The Man in the High Castle (1962), by Philip K. Dick, is an alternative history novel wherein the Axis Powers won World War II. The story occurs in 1962, fifteen years after the end of the war in 1947, and depicts the life of several characters living under Imperial Japan or Nazi Germany as they rule the partitioned United States. The titular character is the mysterious author of a novel-within-the-novel entitled The Grasshopper Lies Heavy, a subversive alternative history of the war in which the Allied Powers are victorious.
Dick's thematic inspirations include the alternative history of the American Civil War, Bring the Jubilee (1953), by Ward Moore, and the I Ching, a Chinese book of divination that features in the story and the actions of the characters. The Man in the High Castle won the Hugo Award for Best Novel in 1963, and was adapted to television for Amazon Prime Video as The Man in the High Castle in 2015.

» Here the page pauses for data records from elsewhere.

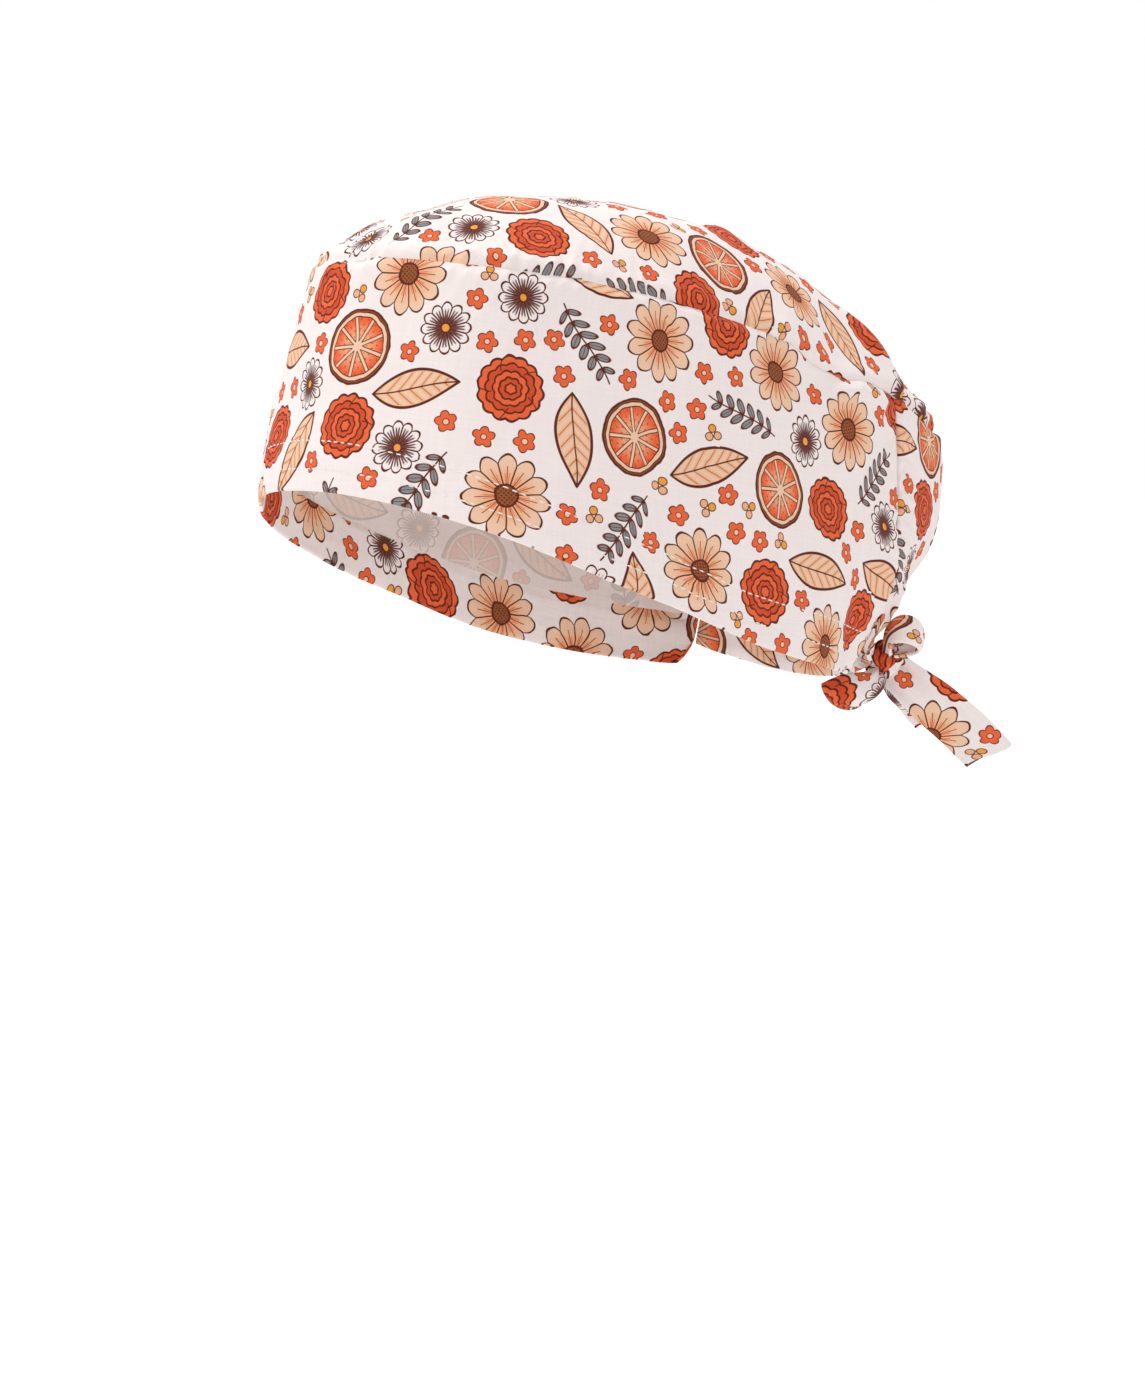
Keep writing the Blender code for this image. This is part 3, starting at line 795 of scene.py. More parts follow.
class Wire:
    """A socket that takes arithmetic, so that a pattern of shader nodes reads as a formula."""

    def __init__(self, tree: NodeTree, socket: NodeSocket) -> None:
        """Holds the tree and the output socket."""
        self.tree = tree
        self.socket = socket

    def math(self, operation: str, *others: "Wire | float", clamp: bool = False) -> "Wire":
        """Adds a Math node that works on this value and on others.

        Args:
            operation: What the node does.
            others: Its other values.
            clamp: Whether its output is kept between 0 and 1.

        Returns:
            The node's output.
        """
        node = self.tree.nodes.new("ShaderNodeMath")
        node.operation = operation
        node.use_clamp = clamp
        for slot, value in zip(node.inputs, (self, *others)):
            if isinstance(value, Wire):
                self.tree.links.new(value.socket, slot)
            else:
                slot.default_value = value
        return Wire(self.tree, node.outputs[0])

    def __add__(self, other: "Wire | float") -> "Wire":
        """Adds."""
        return self.math("ADD", other)

    def __sub__(self, other: "Wire | float") -> "Wire":
        """Subtracts."""
        return self.math("SUBTRACT", other)

    def __mul__(self, other: "Wire | float") -> "Wire":
        """Multiplies."""
        return self.math("MULTIPLY", other)

    def __truediv__(self, other: "Wire | float") -> "Wire":
        """Divides."""
        return self.math("DIVIDE", other)

    def power(self, other: float) -> "Wire":
        """Raises to a power."""
        return self.math("POWER", other)

    def size(self) -> "Wire":
        """Gives the value without its sign."""
        return self.math("ABSOLUTE")

    def cos(self) -> "Wire":
        """Gives the cosine."""
        return self.math("COSINE")

    def sin(self) -> "Wire":
        """Gives the sine."""
        return self.math("SINE")

    def phase(self) -> "Wire":
        """Gives the distance from the middle of the nearest whole step, from -0.5 to 0.5."""
        return self.math("FRACT") - 0.5

    def length(self, other: "Wire") -> "Wire":
        """Gives the length of the vector with this part and another one."""
        return (self * self + other * other).math("SQRT")

    def inside(self, soft: float = 0.14) -> "Wire":
        """Gives 1 where the value is under 0, with an edge of the given softness."""
        return self.math("MULTIPLY_ADD", -1 / soft, 0.5, clamp=True)

    def line(self, width: float) -> "Wire":
        """Gives 1 along the line where the value is 0, with the given width."""
        return (self.size() - width / 2).inside()


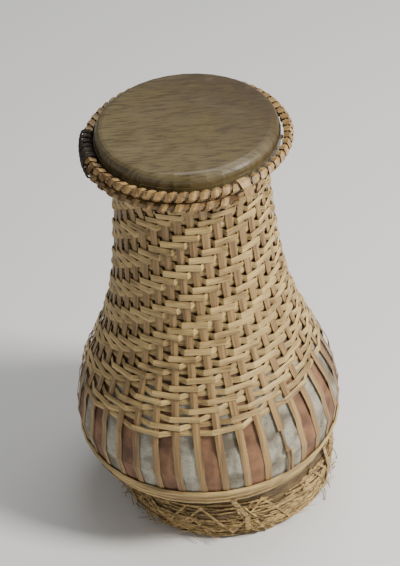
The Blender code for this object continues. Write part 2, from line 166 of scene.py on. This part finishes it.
def blend_colours(tree, share, first, second):
    """The first colour where the share is 0, and the second where it is 1."""
    return add(tree, "ShaderNodeMix", {0: share, 6: first, 7: second}, data_type="RGBA").outputs[2]


def spread(tree, value, low, high, to_low=0.0, to_high=1.0):
    """Stretches the range from low to high over another one, and holds it at both ends."""
    inputs = {"Value": value, "From Min": low, "From Max": high, "To Min": to_low, "To Max": to_high}
    return add(tree, "ShaderNodeMapRange", inputs).outputs["Result"]


def noise(tree, vector, scale=1.0, detail=3.0):
    """Noise between 0 and 1."""
    return add(tree, "ShaderNodeTexNoise", {"Vector": vector, "Scale": scale, "Detail": detail}).outputs[0]


def object_place(tree):
    """The place on the object in metres, whole and split into X, Y and Z."""
    place = add(tree, "ShaderNodeTexCoord").outputs["Object"]
    return place, add(tree, "ShaderNodeSeparateXYZ", {0: place}).outputs


def new_group(name, inputs, outputs):
    """A shader group with its sockets; returns the tree and its two end nodes."""
    tree = bpy.data.node_groups.new(name, "ShaderNodeTree")
    for label, kind, value in inputs:
        socket = tree.interface.new_socket(label, in_out="INPUT", socket_type=kind)
        socket.default_value = value
    for label, kind in outputs:
        tree.interface.new_socket(label, in_out="OUTPUT", socket_type=kind)
    return tree, tree.nodes.new("NodeGroupInput"), tree.nodes.new("NodeGroupOutput")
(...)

In The Man in the High Castle alternative history, Giuseppe Zangara assassinates President-elect Franklin D. Roosevelt in 1933, resulting in the continuation of the Great Depression and the policy of United States non-interventionism at the start of World War II in 1939. American inaction allows Nazi Germany to conquer and annex continental Europe and the Soviet Union into the Reich. The exterminations of the Jews, the Gypsies, the Bible students, the Slavs, and all other peoples whom the Nazis considered subhuman ensued. The Axis powers then jointly conquered Africa, and still compete for the control of South America in 1962. Imperial Japan invaded the West Coast of the United States, while Nazi Germany invaded the East Coast; the surrender of the Allies ended World War II in 1947.

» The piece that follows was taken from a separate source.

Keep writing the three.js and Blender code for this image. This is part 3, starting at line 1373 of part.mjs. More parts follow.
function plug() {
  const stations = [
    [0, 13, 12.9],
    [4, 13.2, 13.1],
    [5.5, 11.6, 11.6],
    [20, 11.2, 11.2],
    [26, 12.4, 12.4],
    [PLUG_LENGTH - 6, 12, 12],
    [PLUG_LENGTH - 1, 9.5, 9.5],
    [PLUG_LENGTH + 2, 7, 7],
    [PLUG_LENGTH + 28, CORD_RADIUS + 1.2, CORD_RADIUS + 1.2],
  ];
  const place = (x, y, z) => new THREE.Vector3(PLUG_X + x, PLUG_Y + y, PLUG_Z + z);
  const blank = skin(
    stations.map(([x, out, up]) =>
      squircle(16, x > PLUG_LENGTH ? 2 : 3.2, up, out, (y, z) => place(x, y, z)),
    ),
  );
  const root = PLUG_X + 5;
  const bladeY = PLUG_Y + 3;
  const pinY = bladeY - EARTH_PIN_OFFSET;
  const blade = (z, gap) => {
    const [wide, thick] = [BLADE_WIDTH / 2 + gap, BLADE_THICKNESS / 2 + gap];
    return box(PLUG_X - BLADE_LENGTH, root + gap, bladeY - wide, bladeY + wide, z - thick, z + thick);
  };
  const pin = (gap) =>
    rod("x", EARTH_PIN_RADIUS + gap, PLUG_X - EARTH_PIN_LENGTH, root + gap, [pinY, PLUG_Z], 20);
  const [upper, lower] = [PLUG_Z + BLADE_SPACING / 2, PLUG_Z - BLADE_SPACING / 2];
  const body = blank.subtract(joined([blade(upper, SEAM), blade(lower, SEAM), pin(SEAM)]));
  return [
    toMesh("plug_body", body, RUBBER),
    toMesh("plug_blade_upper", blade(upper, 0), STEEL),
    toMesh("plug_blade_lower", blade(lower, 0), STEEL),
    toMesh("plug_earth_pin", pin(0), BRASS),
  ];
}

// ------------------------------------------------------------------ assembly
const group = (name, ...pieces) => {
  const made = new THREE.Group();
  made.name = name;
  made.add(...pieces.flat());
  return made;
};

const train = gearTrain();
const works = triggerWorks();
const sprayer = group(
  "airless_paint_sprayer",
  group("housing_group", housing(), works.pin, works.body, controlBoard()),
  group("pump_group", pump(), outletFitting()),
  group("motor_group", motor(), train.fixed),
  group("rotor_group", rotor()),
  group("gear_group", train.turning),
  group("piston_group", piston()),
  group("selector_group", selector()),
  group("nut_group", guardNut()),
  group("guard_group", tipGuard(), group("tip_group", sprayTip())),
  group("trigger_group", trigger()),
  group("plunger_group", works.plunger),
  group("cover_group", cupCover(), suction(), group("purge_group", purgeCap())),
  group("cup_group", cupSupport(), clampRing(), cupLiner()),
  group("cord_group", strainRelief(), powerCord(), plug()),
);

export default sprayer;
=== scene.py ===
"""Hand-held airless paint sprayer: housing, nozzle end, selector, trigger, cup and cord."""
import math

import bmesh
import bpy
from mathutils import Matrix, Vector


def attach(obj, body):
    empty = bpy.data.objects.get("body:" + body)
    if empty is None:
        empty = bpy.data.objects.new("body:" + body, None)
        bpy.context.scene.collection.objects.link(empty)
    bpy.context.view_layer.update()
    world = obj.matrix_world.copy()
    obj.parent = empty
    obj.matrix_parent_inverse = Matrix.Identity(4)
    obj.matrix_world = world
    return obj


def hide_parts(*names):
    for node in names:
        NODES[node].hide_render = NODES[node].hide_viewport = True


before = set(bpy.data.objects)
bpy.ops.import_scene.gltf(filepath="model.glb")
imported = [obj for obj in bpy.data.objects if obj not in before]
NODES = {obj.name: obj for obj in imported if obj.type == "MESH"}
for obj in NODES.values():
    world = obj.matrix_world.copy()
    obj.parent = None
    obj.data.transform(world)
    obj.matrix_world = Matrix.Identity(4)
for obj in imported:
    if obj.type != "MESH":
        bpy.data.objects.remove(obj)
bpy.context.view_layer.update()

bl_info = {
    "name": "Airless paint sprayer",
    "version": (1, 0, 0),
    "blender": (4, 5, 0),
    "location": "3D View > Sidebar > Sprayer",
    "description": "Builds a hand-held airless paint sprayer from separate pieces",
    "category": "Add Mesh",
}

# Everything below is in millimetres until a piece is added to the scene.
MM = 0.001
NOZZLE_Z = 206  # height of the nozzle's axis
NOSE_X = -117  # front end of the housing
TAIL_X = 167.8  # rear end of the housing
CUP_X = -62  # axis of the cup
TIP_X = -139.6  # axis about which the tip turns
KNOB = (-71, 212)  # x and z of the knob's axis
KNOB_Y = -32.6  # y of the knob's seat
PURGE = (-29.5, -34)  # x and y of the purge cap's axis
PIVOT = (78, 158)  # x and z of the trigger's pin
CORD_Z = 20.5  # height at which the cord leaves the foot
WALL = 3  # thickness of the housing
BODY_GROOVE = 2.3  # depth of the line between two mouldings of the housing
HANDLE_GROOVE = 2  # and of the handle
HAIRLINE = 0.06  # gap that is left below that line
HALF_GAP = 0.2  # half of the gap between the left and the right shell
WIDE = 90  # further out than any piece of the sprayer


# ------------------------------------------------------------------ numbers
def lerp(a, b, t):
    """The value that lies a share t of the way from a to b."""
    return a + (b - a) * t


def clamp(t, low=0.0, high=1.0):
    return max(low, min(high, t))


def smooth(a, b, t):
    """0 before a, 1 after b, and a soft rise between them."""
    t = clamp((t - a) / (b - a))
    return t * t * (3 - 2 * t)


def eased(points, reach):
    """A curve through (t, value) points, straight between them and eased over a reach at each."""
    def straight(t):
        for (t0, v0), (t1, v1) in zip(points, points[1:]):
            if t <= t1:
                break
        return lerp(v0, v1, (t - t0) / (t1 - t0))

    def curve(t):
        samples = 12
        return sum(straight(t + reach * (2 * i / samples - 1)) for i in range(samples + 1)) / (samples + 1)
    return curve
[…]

By 1962, Imperial Japan and Nazi Germany are the world's superpowers, fighting a geopolitical cold war over the world, and in particular over the former United States and South America. Japan extended the Co-Prosperity Pacific Alliance with the establishment of the Pacific States of America (PSA), with the politically neutral Rocky Mountain States acting as a buffer with the Nazi states to the east.